• [Aim of the task] Work through the data line by line, gathering every line that has the word "update".

• [Data section]
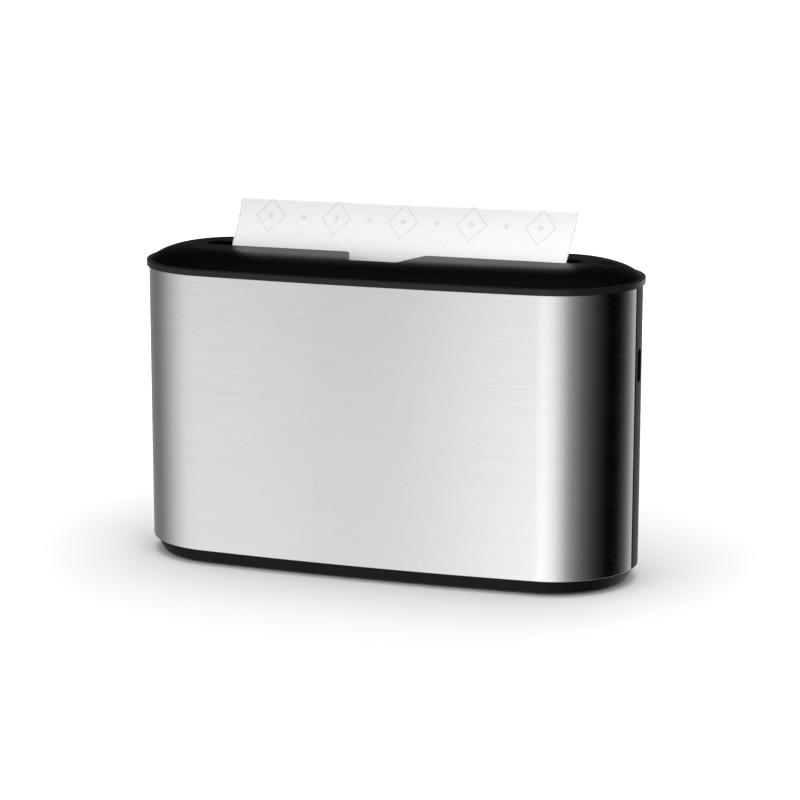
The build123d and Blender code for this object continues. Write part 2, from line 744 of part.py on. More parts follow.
# Press buttons at both ends of the lid, dished for a thumb, with their springs, and the
# latches that they turn
for side_name, side in sides.items():
    with BuildPart() as hollow:
        with BuildSketch(Plane.XY.offset(floor_bottom)):
            with Locations((side * button_x, 0)):
                Ellipse(button_radius_x - button_wall, button_radius_y - button_wall)
        extrude(amount=plateau - floor_bottom)
        add(crown(button_top), mode=Mode.INTERSECT)
    with BuildPart() as button:
        with BuildSketch(Plane.XY.offset(button_bottom)):
            with Locations((side * button_x, 0)):
                Ellipse(button_radius_x, button_radius_y)
        extrude(amount=plateau - button_bottom)
        add(hollow.part, mode=Mode.SUBTRACT)
        with BuildSketch(Plane.XY.offset(button_bottom)):
            with Locations((side * (button_x - button_radius_x), 0)):
                Rectangle(4 * button_wall, 2 * ear_y + rib_wall + 2 * slide_gap)
        extrude(amount=hub_top + button_travel - button_bottom, mode=Mode.SUBTRACT)
        with BuildSketch(Plane.XY.offset(arm_top + nub_gap)):
            with Locations((side * (pivot_x + latch_reach), 0)):
                Circle(nub_radius)
        extrude(amount=plateau - arm_top - nub_gap)
        add(crown(), mode=Mode.INTERSECT)
        dish_shift = button_dish_radius * sin(radians(button_dish_tilt))
        dish_rise = button_dish_radius * cos(radians(button_dish_tilt))
        dish_height = plateau - button_dish_depth + dish_rise
        with Locations((side * (button_x + dish_shift), 0, dish_height)):
            Sphere(button_dish_radius, mode=Mode.SUBTRACT)
    button.part.label = f"{side_name}_button"
    export_step(button.part, f"parts/{side_name}_button.step")

    with BuildPart() as button_springs:
        for y in (-button_spring_y, button_spring_y):
            with Locations((side * button_x, y, floor_top + button_spring_wire / 2)):
                add(coil(button_spring_radius, button_spring_wire, button_spring_turns, button_spring_height))
    button_springs.part.label = f"{side_name}_button_springs"
    export_step(button_springs.part, f"parts/{side_name}_button_springs.step")

    nose_top = bridge_bottom - seat_gap
    hook_bottom = nose_top - hook_nose_height
    half = latch_thickness / 2
    with BuildPart() as latch:
        with BuildSketch(Plane.XZ.offset(-latch_width / 2)):
            with Locations((side * pivot_x, pivot_height)):
                Circle(latch_hub_radius)
            with BuildLine():
                Polyline(
                    (side * (pivot_x - half), pivot_height + half),
                    (side * (pivot_x + latch_reach + latch_arm_end), arm_top),
                    (side * (pivot_x + latch_reach + latch_arm_end), pivot_height),
                    (side * (pivot_x + half), pivot_height - half),
                    (side * (pivot_x + half), nose_top),
                    (side * (pivot_x + half + hook_nose), nose_top),
                    (side * (pivot_x + half + hook_nose), nose_top - hook_nose_height / 3),
                    (side * (pivot_x + half), hook_bottom),
                    (side * (pivot_x - half), hook_bottom),
                    close=True,
                )
            make_face()
            with Locations((side * pivot_x, pivot_height)):
                Circle(pivot_pin_radius + bushing_gap, mode=Mode.SUBTRACT)
        extrude(amount=latch_width)
    latch.part.label = f"{side_name}_latch"
    export_step(latch.part, f"parts/{side_name}_latch.step")

    with BuildPart() as latch_pin:
        with Locations((side * pivot_x, 0, pivot_height)):
            Cylinder(pivot_pin_radius, 2 * ear_y + rib_wall, rotation=(90, 0, 0))
    latch_pin.part.label = f"{side_name}_latch_pin"
    export_step(latch_pin.part, f"parts/{side_name}_latch_pin.step")
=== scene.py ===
"""Looks for a countertop dispenser for folded paper towels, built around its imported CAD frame."""

import json
import logging
import math
from dataclasses import dataclass, field
from enum import Enum

import bpy
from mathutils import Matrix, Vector, noise


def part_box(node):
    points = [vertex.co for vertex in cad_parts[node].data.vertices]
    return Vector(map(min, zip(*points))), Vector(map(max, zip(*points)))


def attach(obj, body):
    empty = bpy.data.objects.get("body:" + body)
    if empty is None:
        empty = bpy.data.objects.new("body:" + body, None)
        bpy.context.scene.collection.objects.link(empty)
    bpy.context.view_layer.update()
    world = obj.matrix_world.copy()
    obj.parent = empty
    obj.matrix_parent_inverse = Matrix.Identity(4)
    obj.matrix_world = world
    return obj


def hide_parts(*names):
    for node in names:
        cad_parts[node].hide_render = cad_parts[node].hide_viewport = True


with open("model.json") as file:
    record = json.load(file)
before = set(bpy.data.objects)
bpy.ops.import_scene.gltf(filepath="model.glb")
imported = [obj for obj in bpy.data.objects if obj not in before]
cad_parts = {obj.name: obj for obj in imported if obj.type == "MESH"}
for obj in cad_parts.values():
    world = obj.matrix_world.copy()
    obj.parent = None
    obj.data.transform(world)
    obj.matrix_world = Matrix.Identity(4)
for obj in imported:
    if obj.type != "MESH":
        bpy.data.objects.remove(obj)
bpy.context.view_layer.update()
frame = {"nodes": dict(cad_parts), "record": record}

MM = 0.001
log = logging.getLogger("dispenser")

Colour = tuple[float, float, float, float]
Point = tuple[float, float, float]


class Side(Enum):
    """The two long sides of the dispenser, by the sign of Y."""

    FRONT = -1
    REAR = 1


# Shader helpers


class ShaderGraph:
    """A material with one Principled shader and short calls to add nodes to it."""

    def __init__(self, name: str) -> None:
        """Start a material.

        Args:
            name: Name of the material.
        """
        self.material = bpy.data.materials.new(name)
        self.material.use_nodes = True
        self.tree = self.material.node_tree
        self.shader = self.tree.nodes["Principled BSDF"]
        self.place = self.node("ShaderNodeTexCoord").outputs["Object"]

    def node(self, kind: str, **settings: object) -> bpy.types.Node:
        """Add a node.

        Args:
            kind: Node type.
            **settings: Attributes to set on it.

        Returns:
            The new node.
        """
        made = self.tree.nodes.new(kind)
        for key, value in settings.items():
            setattr(made, key, value)
        return made

    def link(self, source: bpy.types.NodeSocket, target: bpy.types.NodeSocket) -> None:
        """Join two sockets."""
        self.tree.links.new(source, target)

    def set(self, **values: object) -> None:
        """Set constants on the shader's own sockets, with _ for a space in a socket's name."""
        for key, value in values.items():
            self.shader.inputs[key.replace("_", " ")].default_value = value

    def grain(self, scale: Point, detail: float = 3.0, roughness: float = 0.55) -> bpy.types.NodeSocket:
        """Add noise on the piece's own coordinates.

        Args:
            scale: Cycles per metre along X, Y and Z.
            detail: Octaves of noise.
            roughness: Share of each finer octave.

        Returns:
            The noise value socket.
        """
        mapping = self.node("ShaderNodeMapping")
        mapping.inputs["Scale"].default_value = scale
        self.link(self.place, mapping.inputs["Vector"])
        texture = self.node("ShaderNodeTexNoise")
        texture.inputs["Scale"].default_value = 1.0
        texture.inputs["Detail"].default_value = detail
        texture.inputs["Roughness"].default_value = roughness
        self.link(mapping.outputs["Vector"], texture.inputs["Vector"])
        return texture.outputs["Fac"]

    def spread(self, value: bpy.types.NodeSocket, low: float, high: float) -> bpy.types.NodeSocket:
        """Map the middle range of a noise onto low to high.

        Args:
            value: Noise value.
            low: Result at noise 0.3.
            high: Result at noise 0.7.

        Returns:
            The mapped value socket.
        """
        ranged = self.node("ShaderNodeMapRange")
        ranged.inputs["From Min"].default_value = 0.3
        ranged.inputs["From Max"].default_value = 0.7
        ranged.inputs["To Min"].default_value = low
        ranged.inputs["To Max"].default_value = high
        self.link(value, ranged.inputs["Value"])
        return ranged.outputs["Result"]

    def tint(self, value: bpy.types.NodeSocket, low: Colour, high: Colour) -> bpy.types.NodeSocket:
        """Blend two colours by a value.

        Args:
            value: Blend value.
            low: Colour at 0.
            high: Colour at 1.

        Returns:
            The colour socket.
        """
        mix = self.node("ShaderNodeMix", data_type="RGBA")
        for socket, colour in zip([s for s in mix.inputs if s.type == "RGBA"], (low, high)):
            socket.default_value = colour
        self.link(value, mix.inputs["Factor"])
        return next(s for s in mix.outputs if s.type == "RGBA")

    def bump(self, height: bpy.types.NodeSocket, depth: float, strength: float = 1.0) -> None:
        """Give the shader a bump.

        Args:
            height: Height value from 0 to 1.
            depth: Height of the relief in metres.
            strength: Strength of the bump.
        """
        relief = self.node("ShaderNodeBump")
        relief.inputs["Distance"].default_value = depth
        relief.inputs["Strength"].default_value = strength
        self.link(height, relief.inputs["Height"])
        self.link(relief.outputs["Normal"], self.shader.inputs["Normal"])

    def math(self, operation: str, first: object, second: object = 0.0) -> bpy.types.NodeSocket:
        """Add a maths node.

        Args:
            operation: Operation of the node.
            first: Socket or number.
            second: Socket or number.

        Returns:
            The value socket.
        """
        made = self.node("ShaderNodeMath", operation=operation)
        for index, value in enumerate((first, second)):
            if isinstance(value, (int, float)):
                made.inputs[index].default_value = value
            else:
                self.link(value, made.inputs[index])
        return made.outputs["Value"]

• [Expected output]
    bpy.context.view_layer.update()
bpy.context.view_layer.update()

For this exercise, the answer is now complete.